Sherry Chandler » Robert Penn Warren
Robert Penn Warren
Big doins this whole weekend in honor of Red Warren’s centennial. Western has had the Robert Penn Warren Centennial Celebration and at Gravel Switch there’s the Kentucky Writers Day Celebration at Historic Penn’s General Store with a tribute to Warren. And the U.S. Postal Service has issued a Warren pictorial stamp in honor of the occasion. I refer you to the Kentucky Literary Newsletter and Calendar for details about these events. (Thanks, Charlie, I stole the stamp image from you.) Of course, today, Robert Penn Warren’s birthday, is also Kentucky Writers Day.
I am rather hoping that the weight of these events will balance the scales a bit against the “Just Us” Sunday at Highview Baptist Church in Louisville.

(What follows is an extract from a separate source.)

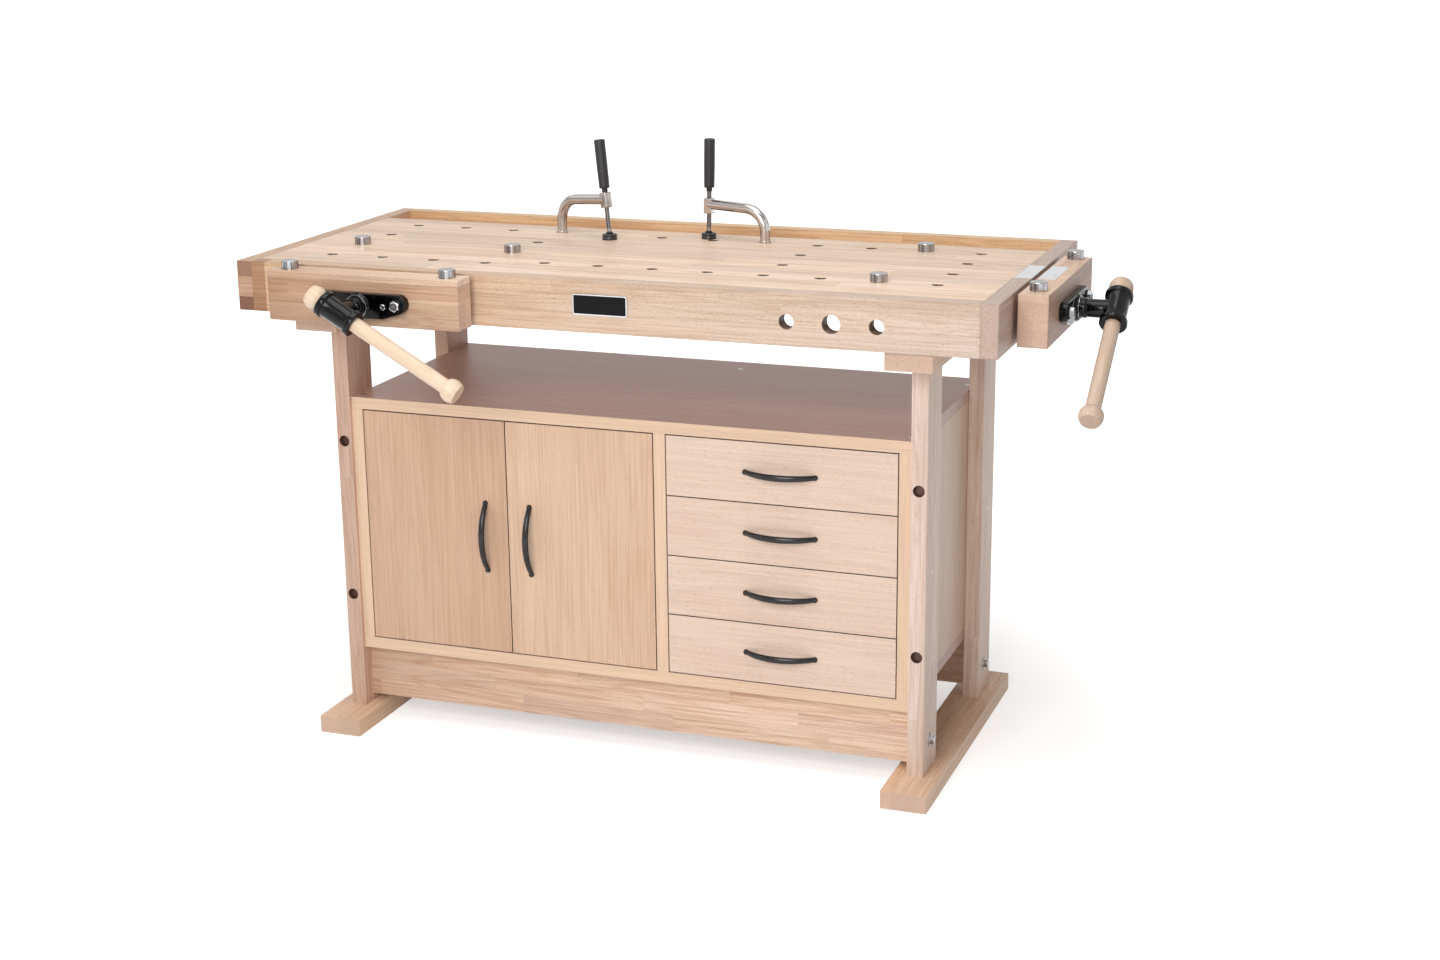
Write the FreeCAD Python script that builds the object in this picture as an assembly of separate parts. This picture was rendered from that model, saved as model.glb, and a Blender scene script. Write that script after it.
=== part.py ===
import FreeCAD, Part
import math
import os

# A joiner's workbench: a beech top with dog holes and a tool tray, two trestles, a storage
# cabinet between them, a front vise and an end vise, bench dogs and two holdfasts.
# While it is modelled, X runs from the bench's left end, Y back from the apron's face and
# Z up from the floor. It is written out about the middle of its footprint.

V = FreeCAD.Vector
TOUCH = 0.01                  # a length that counts as none when edges are picked

# ---- driving dimensions, mm ----
BENCH_LENGTH = 1400
BENCH_DEPTH = 640
BENCH_HEIGHT = 900
APRON_HEIGHT = 90
BOARD = 30                    # apron, end caps, rim and field
FINGER_LOW = 25               # finger joint of apron and left end cap, up from the apron's foot
FINGER_HIGH = 62
BACK_RAIL = 25                # rail under the field's back edge
TRAY_WIDTH = 95
TRAY_DEPTH = 50
TRAY_FLOOR = 8

DOG_HOLE_R = 10
DOG_HOLE_EASE = 1
DOG_FIRST_X = 135
DOG_PITCH = 102.6
DOG_COLUMNS = 12
DOG_LEFT_COLUMNS = 4          # columns whose front row stands nearer the apron
DOG_LEFT_ROW_Y = 110
DOG_RIGHT_ROW_Y = 139
DOG_BACK_MARGIN = 66          # back row to the field's back edge
DOG_ROWS = 4
DOG_FULL_COLUMNS = (0, 3, 8, 11)

APRON_HOLE_SPACING = 77.5
APRON_HOLE_MIDDLE_X = 1120
APRON_HOLE_DROP = 49
APRON_HOLE_R = 13
APRON_HOLE_MIDDLE_R = 16

PLATE_LENGTH = 100            # blank name plate
PLATE_HEIGHT = 36
PLATE_THICK = 1.5
PLATE_CORNER_R = 4
PLATE_X = 659
PLATE_DROP = 23

TRESTLE_INSET = 150           # bench end to the trestle's middle
RAIL_WIDTH = 83               # foot and bearer
RAIL_HEIGHT = 32
RAIL_OVERHANG = 2             # feet and bearers past the rim's back face
RAIL_Y = 8
LEG_THICK = 30
LEG_WIDTH = 90
LEG_EASE = 2                  # rounding of legs, feet and bearers
FRONT_LEG_Y = 86
BACK_LEG_INSET = 58           # back legs to the top's back edge
LEG_BORE_R = 10.5             # counterbores on the legs' edges
LEG_BORE_DEPTH = 14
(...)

A poem from Robert Penn Warren’s New and Selected Poems 1923-1985 (Random House, 1985):
The Cross
Once, after storm, I stood at the cliff-head,
And up black basalt the sea’s white claws
Still flung their eight fathoms up to have my blood.
In the blaze of new sun they leap in cruel whiteness,
Not forgiving me that their screaming lunges
Had nightlong been no more than a dream
In the tangle and warmth and breathless dark
Of love’s huddle and sleep, while stars were black
And the tempest swooped down to snatch our tiles.
By three, wind down and sun still high,
I walked the beach of the little cove
Where scavengings of the waves were flung—
Old oranges, cordage, a bottle of beer
With the cap still tight, a baby-doll
But the face smashed in, a boom from some mast,
And most desperately hunched by volcanic stone
As though trying to cling in some final hope,
But downed hours back you could be damned sure,
The monkey, wide-eyed, bewildered yet
By the terrible screechings and jerks and bangs,
And no friend to come and just say ciao.
I took him up, looked in his eyes,
As orbed as dark aggies, as bright as tears,
With a glaucous glint in deep sightlessness,
Yet still seeming human with all they had seen—
Like yours or mine, if luck had run out.
So, like a fool, I said ciao to him.
Under wet fur I felt how skin slid loose
On the poor little bones, and the delicate
fingers yet grasped, at God knew what.
So I sat with him there, watching wind abate.
No funnel on the horizon showed.
And of course, no sail. And the cliff’s shadow
Had found the cove. Well, time to go.
I took time, yes, to bury him,
In a scraped-out hole, little cairn on top.
And I enough fool to improvise
A cross—
Two sticks tied together to prop in the sand.
But what use that? The sea comes back.